Не могу попутно не указать, что не последнюю роль здесь сыграло, по-видимому, резко изменившееся отношение певцов к слову. Уже в 1678 году Вольфганг Принц в трактате о бельканто утверждал, что певец только в том случае может преуспевать в своем искусстве, если он с юности приучается к ясному произношению слов, внимательно слушает хороших певцов и старается им подражать.

Как в других областях, так и в искусстве новое течение часто вызывает перегибы. Можно думать, что эти перегибы сыграли неблагоприятную роль и в русском пении. Может быть, Собинов, Давыдов, не говоря о Шаляпине, потому так скоро и выдвинулись, что они сочетанием четкой дикции и бельканто превосходили тех певцов, которые выпячивали дикцию на первое место нередко в ущерб мелодическому пению. Но вернемся к итальянцам.

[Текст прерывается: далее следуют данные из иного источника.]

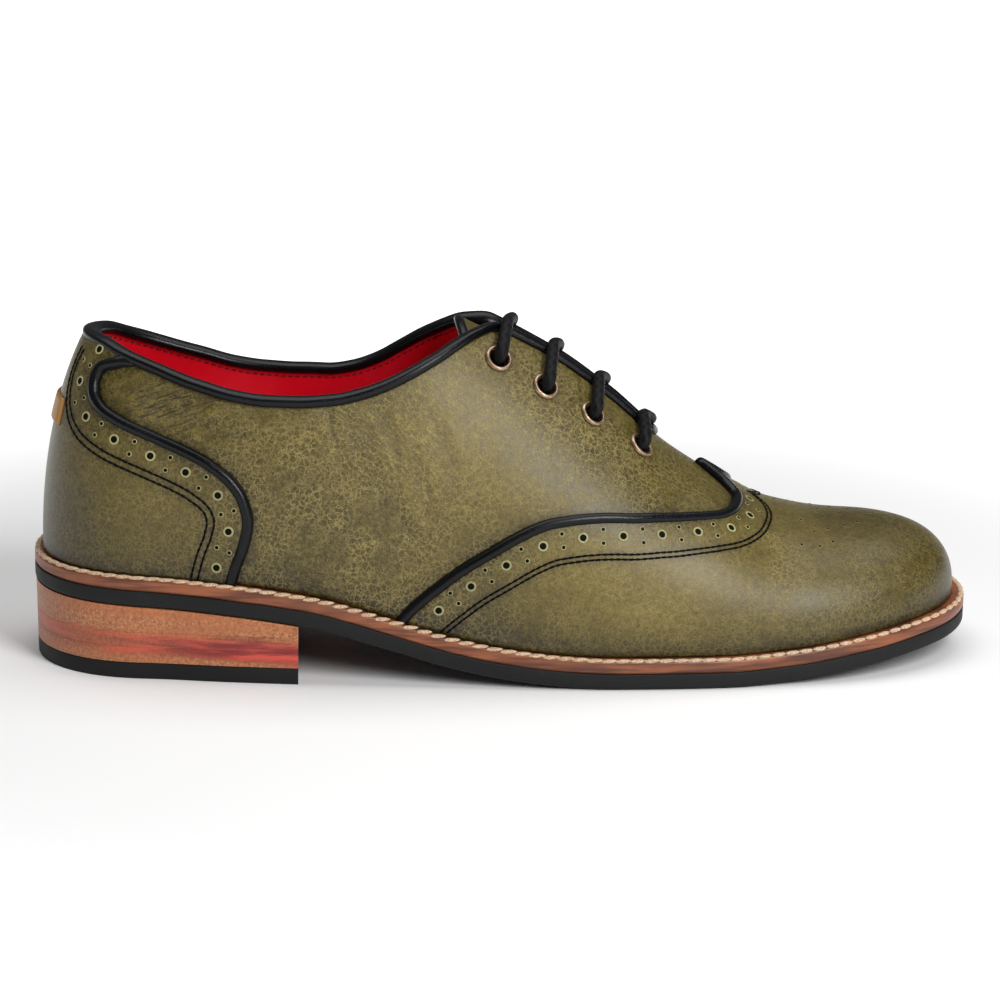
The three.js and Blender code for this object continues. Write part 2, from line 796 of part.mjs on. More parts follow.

Ценнейшим достоинством итальянской манеры пения

<Стр. 135>

остается так называемое «бельканто», то есть искусство красивого пения, именно пения, а не виртуозной техники. Ровное, мягкое, благородное пение, изящное, внутренне взволнованное, а внешне спокойное, полное хорошего вкуса. Мы нередко говорим: «поет, как инструмент», но мы чаще говорим: «скрипка поет, как человеческий голос». Мы знаем, что это высшая похвала инструменталисту. Ибо в силу тысячи причин, о которых здесь не место распространяться, скрипачу или виолончелисту несравненно легче «выпевать» свою мелодию, чем человеческому голосу. Искусство последнего регулируется прежде всего таким трудно дисциплинируемым элементом, как дыхание. Сам процесс вытягивания звука (так называемое «филирование») чрезвычайно сложен. И, может быть, именно поэтому со словами «петь» и «пение» у нас связано представление о самом очаровательном, о самом привлекательном поэтическом образе.

Так вот этим искусством бельканто, которым во всех странах мира владеют буквально единицы, избранные, особо одаренные люди, итальянские артисты некогда владели в массе. Не только владели, но и умели передавать свой опыт другим.

При ряде оговорок главным образом итальянцы и сейчас еще остаются почти непобедимыми обладателями сокровищницы бельканто.